*GOAL*:
Print exactly those lines that run from the beginning of the data to the line bearing "STEM_COLLAR_BARK = (0.15, 2.0, 0.0)", inclusive.

*RAW DATA*:
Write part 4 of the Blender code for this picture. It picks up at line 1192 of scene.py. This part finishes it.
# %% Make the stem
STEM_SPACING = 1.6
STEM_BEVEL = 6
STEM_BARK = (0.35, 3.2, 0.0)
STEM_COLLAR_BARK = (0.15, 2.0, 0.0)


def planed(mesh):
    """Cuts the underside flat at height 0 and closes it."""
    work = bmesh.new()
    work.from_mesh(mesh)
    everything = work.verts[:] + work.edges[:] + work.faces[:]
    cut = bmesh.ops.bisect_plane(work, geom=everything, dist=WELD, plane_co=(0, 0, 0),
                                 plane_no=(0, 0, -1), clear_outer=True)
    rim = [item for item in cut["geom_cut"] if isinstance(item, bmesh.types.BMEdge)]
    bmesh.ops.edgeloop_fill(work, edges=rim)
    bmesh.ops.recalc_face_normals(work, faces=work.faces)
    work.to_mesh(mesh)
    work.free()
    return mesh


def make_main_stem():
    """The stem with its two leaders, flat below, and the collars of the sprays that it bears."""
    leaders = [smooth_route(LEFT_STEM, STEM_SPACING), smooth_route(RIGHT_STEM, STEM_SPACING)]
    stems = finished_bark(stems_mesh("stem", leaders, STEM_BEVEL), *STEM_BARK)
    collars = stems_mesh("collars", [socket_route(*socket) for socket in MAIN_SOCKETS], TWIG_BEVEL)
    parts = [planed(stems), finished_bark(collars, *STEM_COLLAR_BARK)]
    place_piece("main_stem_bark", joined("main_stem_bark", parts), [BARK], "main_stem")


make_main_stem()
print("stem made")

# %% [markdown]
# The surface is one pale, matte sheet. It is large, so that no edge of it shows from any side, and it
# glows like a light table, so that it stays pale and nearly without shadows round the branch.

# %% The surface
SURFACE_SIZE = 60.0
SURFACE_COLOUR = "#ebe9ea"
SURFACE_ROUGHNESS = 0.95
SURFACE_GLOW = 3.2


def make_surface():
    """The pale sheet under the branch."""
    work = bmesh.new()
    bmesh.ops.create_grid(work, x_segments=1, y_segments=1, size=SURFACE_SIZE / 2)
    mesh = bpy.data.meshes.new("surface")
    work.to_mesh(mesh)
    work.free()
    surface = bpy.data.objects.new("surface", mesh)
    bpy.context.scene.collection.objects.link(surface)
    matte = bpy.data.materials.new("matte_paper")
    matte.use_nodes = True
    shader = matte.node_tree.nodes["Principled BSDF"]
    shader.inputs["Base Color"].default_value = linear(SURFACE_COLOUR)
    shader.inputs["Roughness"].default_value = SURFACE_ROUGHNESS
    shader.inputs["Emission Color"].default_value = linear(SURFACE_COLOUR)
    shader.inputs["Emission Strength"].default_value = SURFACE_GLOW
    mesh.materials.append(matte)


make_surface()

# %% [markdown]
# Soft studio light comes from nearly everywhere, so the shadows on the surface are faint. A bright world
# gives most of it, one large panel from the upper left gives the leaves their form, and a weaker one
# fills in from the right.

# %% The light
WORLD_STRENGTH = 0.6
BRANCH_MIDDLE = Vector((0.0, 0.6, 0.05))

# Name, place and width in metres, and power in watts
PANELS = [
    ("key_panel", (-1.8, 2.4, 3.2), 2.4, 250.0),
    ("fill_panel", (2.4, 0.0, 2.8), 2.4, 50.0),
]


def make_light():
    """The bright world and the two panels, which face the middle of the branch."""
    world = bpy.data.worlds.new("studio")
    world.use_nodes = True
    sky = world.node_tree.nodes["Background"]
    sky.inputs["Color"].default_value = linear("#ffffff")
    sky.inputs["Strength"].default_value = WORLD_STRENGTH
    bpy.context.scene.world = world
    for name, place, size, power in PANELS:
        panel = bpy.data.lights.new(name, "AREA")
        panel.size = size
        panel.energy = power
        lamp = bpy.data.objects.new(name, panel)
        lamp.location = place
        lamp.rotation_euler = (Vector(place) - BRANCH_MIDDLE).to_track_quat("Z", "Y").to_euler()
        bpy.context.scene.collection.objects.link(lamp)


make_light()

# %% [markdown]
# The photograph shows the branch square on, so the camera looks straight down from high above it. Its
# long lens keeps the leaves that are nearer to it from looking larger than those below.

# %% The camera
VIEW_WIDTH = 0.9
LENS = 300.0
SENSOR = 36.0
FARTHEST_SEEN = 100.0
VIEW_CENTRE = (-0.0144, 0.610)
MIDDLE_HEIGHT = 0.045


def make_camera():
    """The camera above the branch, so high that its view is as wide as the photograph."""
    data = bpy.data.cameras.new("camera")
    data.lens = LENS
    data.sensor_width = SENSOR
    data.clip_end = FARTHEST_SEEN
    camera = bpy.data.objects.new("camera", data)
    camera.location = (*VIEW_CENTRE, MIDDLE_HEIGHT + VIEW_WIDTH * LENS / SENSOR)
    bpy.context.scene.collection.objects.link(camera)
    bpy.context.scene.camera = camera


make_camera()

*WRITTEN SOLUTION*:
Write part 4 of the Blender code for this picture. It picks up at line 1192 of scene.py. This part finishes it.
# %% Make the stem
STEM_SPACING = 1.6
STEM_BEVEL = 6
STEM_BARK = (0.35, 3.2, 0.0)
STEM_COLLAR_BARK = (0.15, 2.0, 0.0)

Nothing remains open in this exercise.